AppliesTo() (ResourceSelector, error)
// Execute allows the ItemAction to perform arbitrary logic with the item being restored,
// including mutating the item itself prior to restore. The item (unmodified or modified)
// should be returned, along with an optional slice of ResourceIdentifiers specifying additional
// related items that should be restored, a warning (which will be logged but will not prevent
// the item from being restored) or error (which will be logged and will prevent the item
// from being restored) if applicable.
Execute(input *RestoreItemActionExecuteInput) (*RestoreItemActionExecuteOutput, error)
// AreAdditionalItemsReady allows the ItemAction to communicate whether the passed-in
// slice of AdditionalItems (previously returned by Execute())
// are ready. Returns true if all items are ready, and false
// otherwise. The second return value is an error string if an
// error occurred.
AreAdditionalItemsReady(restore *api.Restore, AdditionalItems []ResourceIdentifier) (bool, string)
}
RestoreItemActionExecuteOutput
changes
Two new fields will be added to RestoreItemActionExecuteOutput
, both
optional. AdditionalItemsReadyTimeout
, if non-zero, will override
serverConfig.additionalItemsReadyTimeout
. If
WaitForAdditionalItems
is true, then restoreItem
will call
itemsAvailable
which will invoke the plugin func
AreAdditionalItemsReady
and wait until the func returns true or the
timeout is reached. If WaitForAdditionalItems
is false (the default
case), then current velero behavior will be followed. Existing plugins
which do not need to signal to wait for AdditionalItems
won't need
to change their Execute()
functions.
In addition, a new func, WithItemsWait()
will
be added to RestoreItemActionExecuteOutput
similar to
WithoutRestore()
which will set WaitForAdditionalItems
to
true. This will allow a plugin to include waiting for
AdditionalItems like this:
func AreAdditionalItemsReady (restore *api.Restore, additionalItems []ResourceIdentifier) (bool, string) {
...
return true, ""
}
func (p *RestorePlugin) Execute(input *velero.RestoreItemActionExecuteInput) (*velero.RestoreItemActionExecuteOutput, error) {
...
return velero.NewRestoreItemActionExecuteOutput(input.Item).WithItemsWait(), nil
}
// RestoreItemActionExecuteOutput contains the output variables for the ItemAction's Execution function.

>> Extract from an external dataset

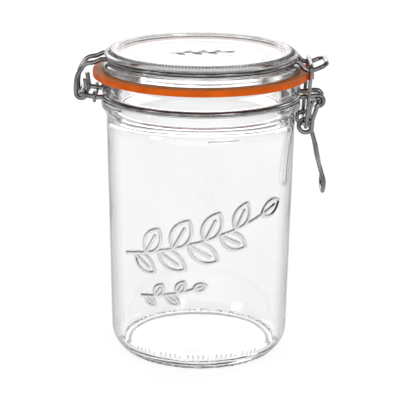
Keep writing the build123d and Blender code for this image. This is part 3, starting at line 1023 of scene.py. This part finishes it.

type RestoreItemActionExecuteOutput struct {
// UpdatedItem is the item being restored mutated by ItemAction.
UpdatedItem runtime.Unstructured
// AdditionalItems is a list of additional related items that should
// be restored.
AdditionalItems []ResourceIdentifier
// SkipRestore tells velero to stop executing further actions
// on this item, and skip the restore step. When this field's
// value is true, AdditionalItems will be ignored.
SkipRestore bool
// WaitForAdditionalItems determines whether velero will wait
// until AreAdditionalItemsReady returns true before restoring
// this item. If this field's value is true, then after restoring
// the returned AdditionalItems, velero will not restore this item
// until AreAdditionalItemsReady returns true or the timeout is
// reached. Otherwise, AreAdditionalItemsReady is not called.
WaitForAdditionalItems bool
// AdditionalItemsReadyTimeout will override serverConfig.additionalItemsReadyTimeout
// if specified. This value specifies how long velero will wait
// for additional items to be ready before moving on.
AdditionalItemsReadyTimeout time.Duration
}
// WithItemsWait returns RestoreItemActionExecuteOutput with WaitForAdditionalItems set to true.
func (r *RestoreItemActionExecuteOutput) WithItemsWait()
) *RestoreItemActionExecuteOutput {
r.WaitForAdditionalItems = true
return r
}
New design iteration (Feb 2021)
In starting the implementation based on the originally approved
design, I've run into an unexpected snag. When adding the wait func
pointer to the RestoreItemActionExecuteOutput
struct, I had
forgotten about the protocol buffer message format that's used for
passing args to the plugin methods. Funcs are predefined RPC calls
with autogenerated go code, so we can't just pass a regular golang
func pointer in the struct. I've modified the above design to instead
use an explicit AreAdditionalItemsReady
func. Since this will break
backwards compatibility with current RestoreItemAction
plugins,
implementation of this feature should wait until Velero plugin
versioning, as described in
https://github.com/vmware-tanzu/velero/issues/3285 is
implemented. With plugin versioning in place, existing (non-versioned
or 1.0-versioned) RestoreItemAction
plugins which do not define
AreAdditionalItemsReady
would be able to coexist with a
to-be-implemented RestoreItemAction
plugin version 2.0 (or 1.1,
etc.) which defines this new interface method. Without plugin
versioning, implementing this feature would break all existing plugins
until they define AreAdditionalItemsReady
.
Also note that when moving to the new plugin version, the vast majority of plugins will probably not need to wait for additional items. All they will need to do to react to this plugin interface change would be to define the following in the plugin:
func AreAdditionalItemsReady (restore *api.Restore, additionalItems []ResourceIdentifier) (bool, string) {
return true, ""
}
As long as they never set WaitForAdditionalItems
to true, this
function won't be called anyway, but if it is called, there will be no
waiting, since it will always return true.